You probably have some idea of what college will be like. You’ve seen the campus you’ll be walking around, you’ve seen photos of parties and football games on Instagram via your university’s popular hashtags, and the guy you vaguely knew in high school who goes there posts about his experience on Facebook. Besides, you’ve seen plenty of movies, read plenty of books, and scrolled through numerous articles about what college will be like. Surely, it will be amazing. Except sometimes, it doesn’t really feel that amazing. Here are 4 ways your freshman year might be different from what you thought, and why that’s completely OK.
1. Your roommate might not become your new best friend
Recently, I’ve seen several articles online that imply that your roommate is one of your best friends in college by default. While your roommate could be someone you love hanging out with, it’s not guaranteed to happen. You might get along well enough with your roommate, but that doesn’t mean you’ll be insta-BFFs, either. Some roommates simply don’t get along, while others get along well.
Why it’s OK
Sure, it might be annoying, frustrating, or upsetting to have negative experiences with your roommate. But even if you don’t really like your roommate, try communicating with them about what matters to you in terms of your room (i.e. does it bother you when people stay the night? Do you like your room to be super clean? etc.). If that doesn’t work and you’re having serious conflicts with your roommate, talk to your RA. Remember that not everyone is best friends with their roommate (many people are not), and you can meet friends many other places.
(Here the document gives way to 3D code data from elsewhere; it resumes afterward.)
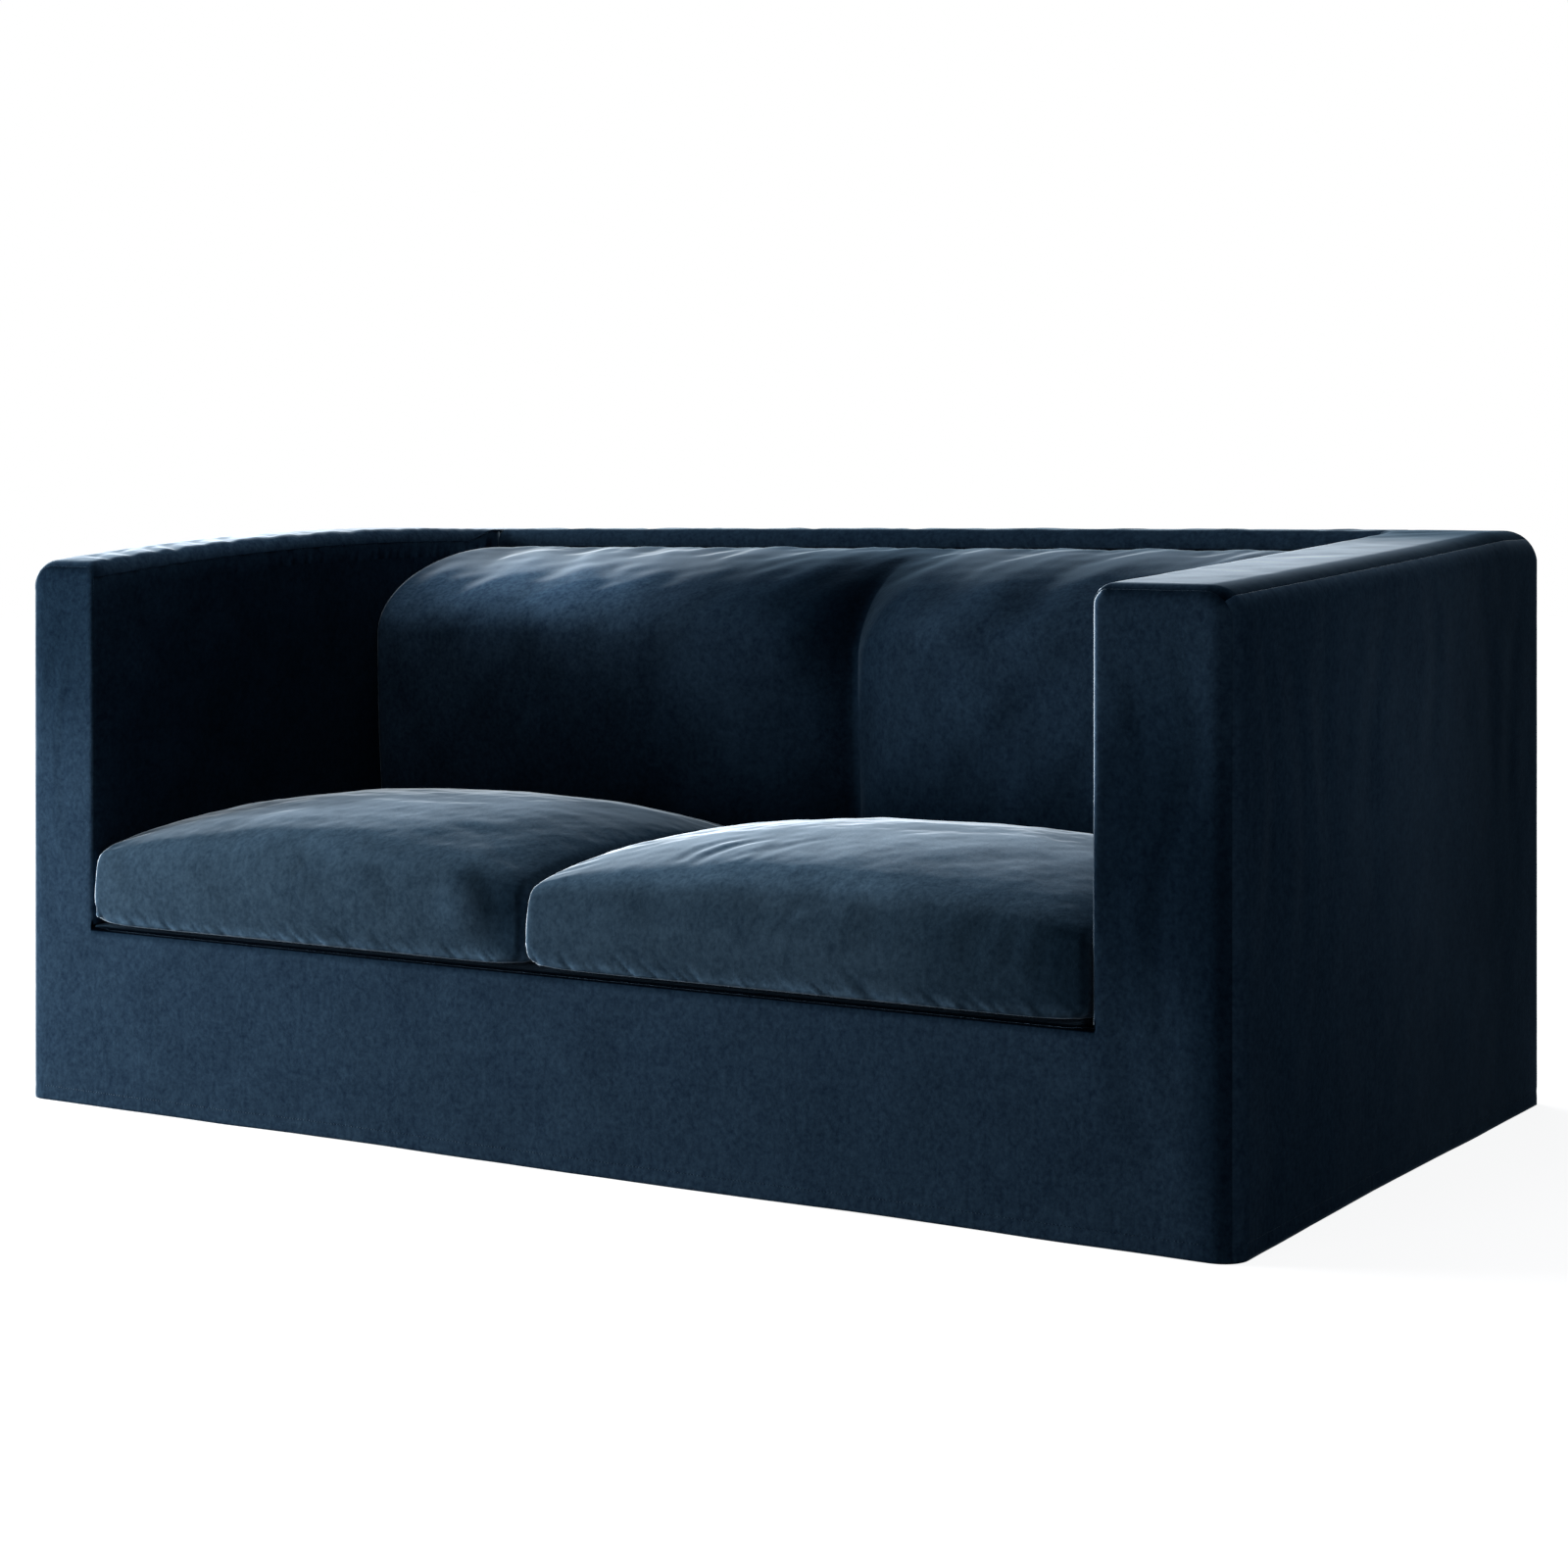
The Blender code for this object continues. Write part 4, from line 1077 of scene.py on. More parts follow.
def arm_top_points(side, across, y, sizes):
    """Top of an arm. across is the distance over the top from the outer edge, then down."""
    name = "arm_top_" + side
    thick = ARM_THICKNESS[side]
    top = arm_height(side, y)
    in_front, from_end, corner, edge = by_end(y)
    roll = arm_roll(y)
    from_inner = np.maximum(thick + ARM_INNER_EDGE * roll - across, 0.0)
    away = np.minimum(np.minimum(across, from_end) + SEAM_EASE, from_inner)
    clear = smoothstep(0.0, SEAM_CLEAR, np.minimum(np.minimum(across, from_end), away))
    along = y - FRONT
    relief = own_relief(name, across, y, clear)
    relief = relief + puckers("arm_outer_" + side, along, across, DEPTH, sizes)
    from_inner = np.maximum(thick + ARM_INNER_EDGE - across, 0.0)
    relief = relief + roll * puckers("arm_inner_" + side, along, from_inner, DEPTH, sizes)
    relief = relief + puckers("arm_end_" + side, across, from_end, thick, sizes)
    depth = relief + seam_turn(away, ARM_SEAM_SHARE * sizes.seam_depth)

    at_top = np.zeros_like(across)
    radius = corner_blend(across, at_top, OUTER_EDGE, corner, edge)
    along_outer, inset = bend(from_end, radius, depth)
    outer_x, outer_drop = outline_point(side, across, at_top, inset)

    a = np.maximum(thick - across, 0.0)
    b = np.maximum(across - thick, 0.0)
    inner_radius = corner_blend(a, b, ARM_INNER_EDGE, OPENING_EDGE, FRONT_TOP_EDGE)
    along_inner, inset = bend(from_end, np.where(in_front, inner_radius, edge), depth)
    rolled = round_corner(a, b, ARM_INNER_EDGE, inset)
    level = (ARM_INNER_EDGE + a - b) / 2 * (1 - GAP / ARM_INNER_EDGE) + GAP / 2
    inner_x = INNER_X[side] + OUTWARD[side] * (roll * rolled[0] + (1 - roll) * level)
    inner_drop = -(roll * rolled[1] + (1 - roll) * inset)

    on_outer = across <= thick - ARM_INNER_EDGE
    along = np.where(on_outer, along_outer, along_inner)
    points = stack(
        np.where(on_outer, outer_x, inner_x),
        np.where(in_front, FRONT + along, BACK - along),
        top + np.where(on_outer, outer_drop, inner_drop),
    )
    # Painted light and shade: the listed patches, painted shade at the ends, and on the right arm a
    # painted highlight along the inner edge and painted shade along the outer edge.
    nap = patches(PAINTED_LIGHT[name], across, y) + painted_edge_light(ARM_END_SHADE, from_end)
    if side == "right":
        fade = 1 - smoothstep(*RIGHT_INNER_FADE, y)
        nap = nap + painted_edge_light(RIGHT_INNER_HIGHLIGHT, across - thick) * fade
        nap = nap + painted_edge_light(RIGHT_OUTER_SHADE, across)
    return points, relief, away, nap


def back_top_points(x, across, sizes):
    """Top of the back. across is the distance over the top from the rear edge, then down."""
    top = back_height(x)
    from_arm = from_arms(x)
    away = np.minimum(np.minimum(across + SEAM_EASE, BAND_END - across), from_arm + 0.004)
    along = x - INNER_X["left"]
    relief = own_relief("back_top", x, across, smoothstep(0.0, 0.015, from_arm))
    relief = relief + puckers("back_rear", along, across, BETWEEN_ARMS, sizes)
    relief = relief + puckers("band", along, BAND_END - across, BETWEEN_ARMS, sizes)
    clear = smoothstep(0.0, 0.01, from_arm)
    depth = clear * relief + seam_turn(away, sizes.seam_depth)
    back_along, inset = bend(across, OUTER_EDGE, depth)
    a = np.maximum(BACK_TOP_DEPTH - across, 0.0)
    b = np.maximum(across - BACK_TOP_DEPTH, 0.0)
    band_along, down = round_corner(a, b, BAND_EDGE, depth)
    at_back = across <= BACK_TOP_DEPTH - BAND_EDGE
    y = np.where(at_back, BACK - back_along, BAND_Y + band_along)
    z = top - np.where(at_back, inset, down)
    # Painted shade from the listed patches.
    return stack(x, y, z), relief, away, patches(PAINTED_LIGHT["back_top"], x, across)


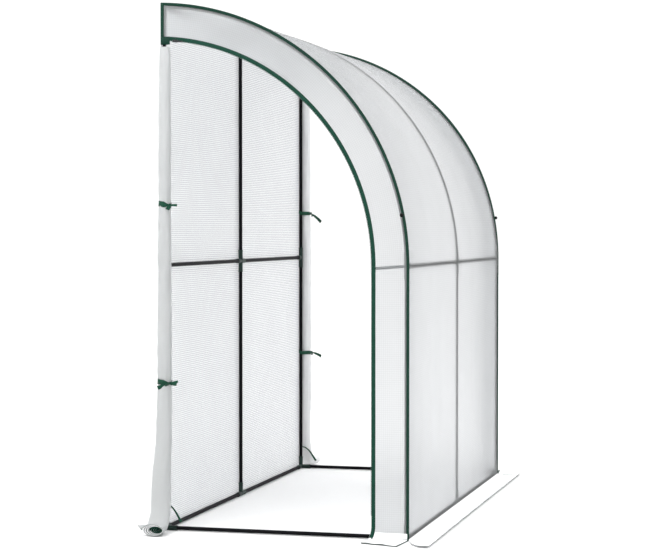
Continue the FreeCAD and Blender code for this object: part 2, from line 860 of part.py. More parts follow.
# Zip slider and pull. They are drawn at the spring line, with the arch's centre as
# their origin, and then turned back along the arch to where they are parked.
def parked(item, label):
    """Turns a piece round the arch's centre from the spring line to its rest."""
    item.Placement = FreeCAD.Placement(
        FreeCAD.Vector(0, 0, 0), FreeCAD.Rotation(FreeCAD.Vector(1, 0, 0), -45)
    )
    item.setExpression("Placement.Base.y", bound("arc_y"))
    item.setExpression("Placement.Base.z", bound("mid_rail_height"))
    item.setExpression("Placement.Rotation.Angle", bound("-slider_turn"))
    return finished(item, label)


PLATE_FACE = "end_face + binding_thickness / 2 + zip_teeth_thickness / 2 + slider_gap"
INNER_FACE = "end_inner - slider_gap"
OUTER_FACE = f"{PLATE_FACE} + slider_plate"
PIN_X = f"{OUTER_FACE} + pull_eye_radius + slider_gap"
HALF_EYE = "pull_eye_width / 2"

for end, side in ENDS:
    along = ("-slider_length / 2", "slider_length / 2")
    low_y = "-zip_radius - slider_width / 2"
    high_y = "-zip_radius + zip_teeth_width + slider_gap"
    outer_plate = block(
        outward(side, PLATE_FACE, OUTER_FACE),
        (low_y, f"{high_y} + slider_plate"),
        along,
    )
    inner_plate = block(
        outward(side, f"{INNER_FACE} - slider_plate", INNER_FACE),
        (low_y, f"{high_y} + slider_plate"),
        along,
    )
    bridge = block(
        outward(side, f"{INNER_FACE} - slider_plate", OUTER_FACE),
        (high_y, f"{high_y} + slider_plate"),
        along,
    )
    pin_at = {"x": ahead(side, PIN_X), "y": "-zip_radius", "z": "0"}
    half_pin = f"{HALF_EYE} + slider_gap + pull_lug_width"
    pin = rod("+y", "pull_pin_radius", f"-({half_pin})", f"2 * ({half_pin})", pin_at)
    lugs = []
    for sense in ("-", "+"):
        near_face = f"-zip_radius {sense} ({HALF_EYE} + slider_gap)"
        far_face = f"-zip_radius {sense} ({half_pin})"
        faces = (far_face, near_face) if sense == "-" else (near_face, far_face)
        lugs.append(
            block(
                outward(side, OUTER_FACE, f"{PIN_X} + pull_pin_radius"),
                faces,
                ("-pull_pin_radius - slider_gap", "pull_pin_radius + slider_gap"),
            )
        )
    parked(
        joined([outer_plate, inner_plate, bridge, pin] + lugs), f"zip_slider_{end}"
    )

    eye_start = f"-({HALF_EYE})"
    eye = rod("+y", "pull_eye_radius", eye_start, "pull_eye_width", pin_at)
    tab_x = outward(
        side, f"{PIN_X} - pull_thickness / 2", f"{PIN_X} + pull_thickness / 2"
    )
    neck = block(
        tab_x,
        (f"-zip_radius - {HALF_EYE}", f"-zip_radius + {HALF_EYE}"),
        ("pull_tab_length - pull_length - overrun", "0"),
    )
    tab = block(
        tab_x,
        ("-zip_radius - pull_width / 2", "-zip_radius + pull_width / 2"),
        ("-pull_length", "pull_tab_length - pull_length"),
    )
    eye_bore = rod(
        "+y",
        "pull_pin_radius + pull_pin_clearance",
        f"-({HALF_EYE}) - overrun",
        "pull_eye_width + 2 * overrun",
        pin_at,
    )
    parked(cut(joined([eye, neck, tab]), eye_bore), f"zip_pull_{end}")

doc.recompute()

faults = []
for item in doc.Objects:
    if "Invalid" in item.State or "Error" in item.State:
        faults.append(f"{item.Name} {item.Label}: {item.State}")
for item in parts:
    if item.Shape.isNull() or not item.Shape.isValid() or not item.Shape.Solids:
        faults.append(f"{item.Label}: no valid solid")
if faults:
    raise RuntimeError("; ".join(faults))

os.makedirs("parts", exist_ok=True)
for item in parts:
    item.Shape.exportStep(f"parts/{item.Label}.step")
print("sub-parts written:", len(parts))
print("hoop radius", round(size("hoop_radius"), 2), "arc centre y", round(size("arc_y"), 2))
print("zip slider parked at", round(size("slider_turn"), 3), "degrees")
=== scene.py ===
import json
import math

import bpy
import numpy as np
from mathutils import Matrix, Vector


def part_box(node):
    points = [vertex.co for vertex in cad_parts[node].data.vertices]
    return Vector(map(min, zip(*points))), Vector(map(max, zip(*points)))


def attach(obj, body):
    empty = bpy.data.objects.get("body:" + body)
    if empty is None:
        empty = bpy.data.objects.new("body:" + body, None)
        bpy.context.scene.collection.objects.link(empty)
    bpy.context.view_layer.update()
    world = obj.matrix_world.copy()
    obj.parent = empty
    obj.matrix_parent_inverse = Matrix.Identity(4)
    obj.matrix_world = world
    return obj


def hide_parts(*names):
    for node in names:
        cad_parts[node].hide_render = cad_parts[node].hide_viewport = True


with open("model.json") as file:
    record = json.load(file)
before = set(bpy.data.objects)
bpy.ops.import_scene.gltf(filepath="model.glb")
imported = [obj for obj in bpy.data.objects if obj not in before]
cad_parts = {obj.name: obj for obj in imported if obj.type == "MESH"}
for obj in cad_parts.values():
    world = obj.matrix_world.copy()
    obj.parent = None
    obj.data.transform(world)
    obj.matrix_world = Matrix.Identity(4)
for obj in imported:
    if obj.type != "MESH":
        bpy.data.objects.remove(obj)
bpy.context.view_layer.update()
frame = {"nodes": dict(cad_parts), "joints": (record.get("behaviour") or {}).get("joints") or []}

# Frame tubes. Round steel tube, 16 mm across, cut to length or bent to the roof's curve,
# with ends that push into the connectors. They are powder coated almost black.
BAYS = ("near", "far")
STATIONS = ("near", "middle", "far")
# A colour Mix node's sockets go by number, because their names are shared.
MIX_FACTOR, MIX_A, MIX_B, MIX_RESULT = 0, 6, 7, 2


def linear(colour):
    """An sRGB hex colour as linear RGBA: each channel goes through the sRGB curve."""
    channels = np.array([int(colour[at : at + 2], 16) for at in (1, 3, 5)]) / 255
    low = channels / 12.92
    high = ((channels + 0.055) / 1.055) ** 2.4
    return (*np.where(channels <= 0.04045, low, high).tolist(), 1.0)


def add(tree, kind, inputs=None, **settings):
    """Adds one shader node. Inputs are values, or sockets to link, by name or place."""
    made = tree.nodes.new("ShaderNode" + kind)
    for name, value in settings.items():
        setattr(made, name, value)
    for key, value in (inputs or {}).items():
        if isinstance(value, bpy.types.NodeSocket):
            tree.links.new(value, made.inputs[key])
        else:
            made.inputs[key].default_value = value
    return made


def empty_material(name):
    """A material with no nodes, and its tree."""
    material = bpy.data.materials.new(name)
    material.use_nodes = True
    material.node_tree.nodes.clear()
    return material, material.node_tree


def wear(piece, material):
    """Puts one material on every face of a piece."""
    piece.data.materials.clear()
    piece.data.materials.append(material)


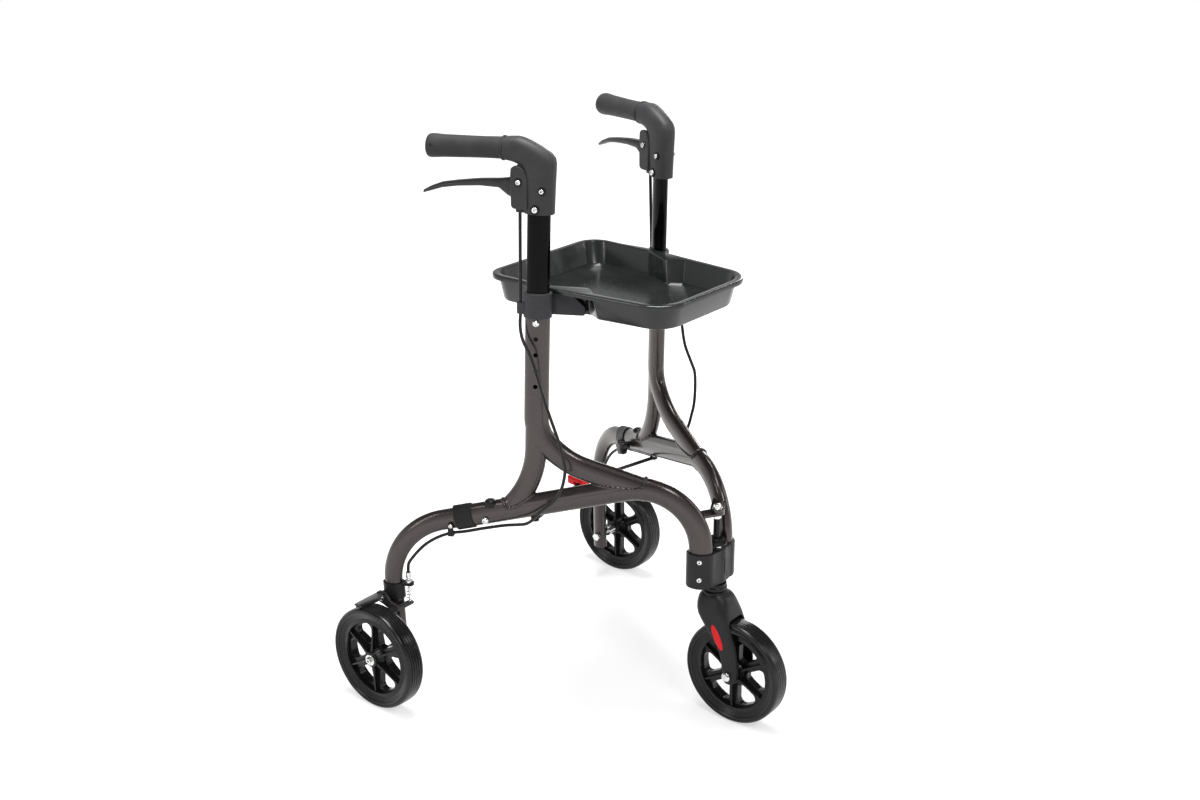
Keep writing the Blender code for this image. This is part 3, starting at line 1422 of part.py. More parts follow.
def centre_on_base(top):
    """Moves the whole model so that the middle of its base box is at the origin."""
    bpy.context.view_layer.update()
    graph = bpy.context.evaluated_depsgraph_get()
    low = np.full(3, math.inf)
    high = np.full(3, -math.inf)
    for obj in bpy.context.view_layer.objects:
        if obj.type not in ("MESH", "CURVE"):
            continue
        evaluated = obj.evaluated_get(graph)
        mesh = evaluated.to_mesh()
        points = np.empty(len(mesh.vertices) * 3, np.float32)
        mesh.vertices.foreach_get("co", points)
        world = np.array(evaluated.matrix_world)
        points = points.reshape(-1, 3) @ world[:3, :3].T + world[:3, 3]
        low = np.minimum(low, points.min(axis=0))
        high = np.maximum(high, points.max(axis=0))
        evaluated.to_mesh_clear()
    shift = -(low[1] + high[1]) / 2
    top.location = (0.0, shift, 0.0)
    bpy.context.view_layer.update()
    print("box before the shift, mm:", np.round(low * 1000, 2), np.round(high * 1000, 2))
    print(f"shift in Y, m: {shift:.6f}")
    for name, point in carrier_points.items():
        world = point * MM + Vector((0.0, shift, 0.0))
        print("carrier", name, [round(value, 6) for value in world])


build()
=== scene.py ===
import math

import bmesh
import bpy
import numpy as np
from mathutils import Matrix, Vector


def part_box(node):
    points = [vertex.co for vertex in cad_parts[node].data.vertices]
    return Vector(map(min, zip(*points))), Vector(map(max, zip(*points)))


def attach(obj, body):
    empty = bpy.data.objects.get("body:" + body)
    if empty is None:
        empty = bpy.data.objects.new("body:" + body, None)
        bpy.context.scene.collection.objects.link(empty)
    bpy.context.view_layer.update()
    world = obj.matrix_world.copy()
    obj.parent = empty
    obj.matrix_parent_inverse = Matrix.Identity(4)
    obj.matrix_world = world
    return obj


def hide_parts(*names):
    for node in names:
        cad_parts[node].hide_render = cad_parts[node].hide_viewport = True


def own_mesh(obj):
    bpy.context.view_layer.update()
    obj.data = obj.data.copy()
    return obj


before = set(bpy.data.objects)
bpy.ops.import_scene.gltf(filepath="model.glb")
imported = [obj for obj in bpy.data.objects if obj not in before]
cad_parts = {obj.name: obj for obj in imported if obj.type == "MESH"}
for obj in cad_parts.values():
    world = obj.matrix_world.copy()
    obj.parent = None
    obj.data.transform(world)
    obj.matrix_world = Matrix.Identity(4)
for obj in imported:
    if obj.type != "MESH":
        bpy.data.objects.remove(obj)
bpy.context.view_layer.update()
hinge_low, hinge_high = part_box("hinge_bolt")
SHIFT_Y = (hinge_low.y + hinge_high.y) / 2

MM = 0.001
GAP = 0.3
BEND_STEP = 3.0
OVAL_SIDES = 48
SOFT_SIDES = 96
SCREW_SIDES = 32

# Where each side frame stands.
SIDE_ANGLE = math.radians(28.43)
SIDE_OFFSET = 34.0
SIDE_SETBACK = 12.43

# Beam, from the foot of its front stub over the front bend to its rear end.
BEAM_HALF = (18.5, 12.0)
STUB_S = -5.7
STUB_FOOT_Z = 231.0
FRONT_BEND_Z = 289.5
FRONT_BEND_RADIUS = 95.0
BEAM_SLOPE = 14.2
BEAM_END_S = 364.0
BEAM_WALL = 1.3
PLUG_LENGTH = 45.0

# Upright, the front stay that goes on from it, and the rear stay.
REAR_STAY_TOP_Z = 505.0
REAR_STAY_RUN = (65.0,)
REAR_STAY_BEND = (150.0, 38.0)
FRONT_STAY_STEPS = [(60.0, -41.5), (130.0, -33.5), (98.0,)]
UPRIGHT_HALF = (19.0, 12.0)
UPRIGHT_TOP = (243.3, 684.0)
UPRIGHT_LEAN = 1.5
UPRIGHT_LENGTH = 192.5
UPRIGHT_WALL = 1.3
UPRIGHT_BORE_FOOT = 490.0
FRONT_STAY_HALF = (18.6, 11.8)
REAR_STAY_HALF = (17.0, 11.4)
HOLE_RADIUS = 3.5
HOLE_TOP_Z = 644.0
HOLE_PITCH = 25.0
HOLE_COUNT = 5

# Rear leg and what holds it.
LEG_FOOT_HALF = (14.5, 11.0)
LEG_BEND_RADIUS = 112.0
LEG_AXLE_S = 479.9
LEG_TURN = 78.3
LEG_FOOT_LENGTH = 134.0
SLEEVE_WALL = 2.0
SLEEVE_REACH = (14.0, 15.0)
SLEEVE_SIDES = 240
SLEEVE_RIBS = 30
LEG_BOLT = (329.0, 319.0)

# Column, front brackets and the welded ears above them.
COLUMN_RADIUS = 13.0
COLUMN_FOOT_Z = 214.5
ROD_RADIUS = 5.5
BOLT_RADIUS = 4.0
HOLE_PLAY = 0.3
KNUCKLE_WALL = 3.4
BRACKET_Z = (228.0, 286.0)
KNUCKLE_HEIGHT = 15.0
EAR_Z = {-1: 342.0, 1: 346.5}
EAR_THICK = 4.0
EAR_HALF_WIDTH = 11.0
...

2. You might struggle to find your place
Again and again, I read that making friends in college is easy. This is true in some ways, but I don’t think “easy” is really the right word. I’ve heard a lot of people suggest that you can easily make friends by getting involved on campus. I joined several organizations right away and while I liked the people in those organizations and talked to them at meetings, I didn’t hang out with them outside of those meetings. I also met friends in classes, but it took time for those friendships to develop. You will probably meet many people, but don’t worry about finding exactly where you fit in right away. I would say I met quite a few close friends during my first year, but with most of them, it took time for the friendships to develop.
Why it’s OK
College is a learning experience. You shouldn’t walk onto campus and learn everything there is to learn within the first week, just as you shouldn’t find exactly where you want to be right away. It might take time to figure out what organizations you want to be involved in, who you want to hang out with, and how you want to spend your time. Explore your college, talk to people, and know that you aren’t “forever alone” because you haven’t formed an everlasting bond with the people in your 8 a.m. psych lecture.
3. Dorm life (and your social life) might not be what you expected
Because of movies and books (and orientation programs), I was convinced that dorm life would be interesting, everyone would keep their doors open, and I’d have super cool hallmates who would pull witty pranks on a regular basis. No such luck for me. Dorm life was not interesting, people shut their doors after a week or so, and I never even got to know the people who lived near me. I also thought my social life would be interesting and there would be something going on all the time. There were things going on most of the time, but I didn’t know about them until later in the year, and I didn’t really have people to go with until later in the year. Your social life and dorm experience could be amazing. Or they could be, well, less than that.
Why it’s OK
Your social life will improve as you meet more people and become more familiar with your campus. Your dorm experience could improve later in the year once everyone is more adjusted, you might not like your dorm, or you might not like dorm life in general. Regardless, your feelings are valid, and even if you don’t like dorm life, you can find other ways to get involved on campus and have fun.
4. You might feel lost
“What am I doing with my life?” could be a common thought. You might go to your classes in the major you thought you were so certain of and think, “can I really do this? Do I really want to do this?” You might question yourself again and again. You might change your mind, then change it back, then change it back again. You might feel lost, confused, and uncertain about numerous different things.
Why it’s OK
Maybe it sounds annoying, but I’ve learned that getting lost is really just part of college. As I’ve outlined above, college experiences vary. But I believe this is something everyone deals with at some point, at least a little bit. At some point, you might doubt yourself. You might feel like you’re not smart enough. You might feel like you don’t know what you’re doing or why you’re even in college or what you even want to achieve. You might sit on your twin XL bed on a Friday night, taking a Netflix break and scrolling through that guy from high school’s frat party photos thinking, “what am I even doing with my life?” And when I tell you that’s OK, you might not believe me. But it’s true; you don’t go to college to already have your life completely together when you step on campus. You don’t go to college to never change your mind. You don’t go to college to stay exactly where you were, just in a new location.
If adjusting gets too stressful or tough at some point, talk to someone, whether it’s a family member, a close friend, an on-campus resource, or another resource. Many people struggle during their first year of college, and you are not abnormal or alone.
During your freshman year, you’ll question yourself. You’ll feel a little lost, a little unsure. You’ll make mistakes, but you’ll learn and you’ll continue to grow.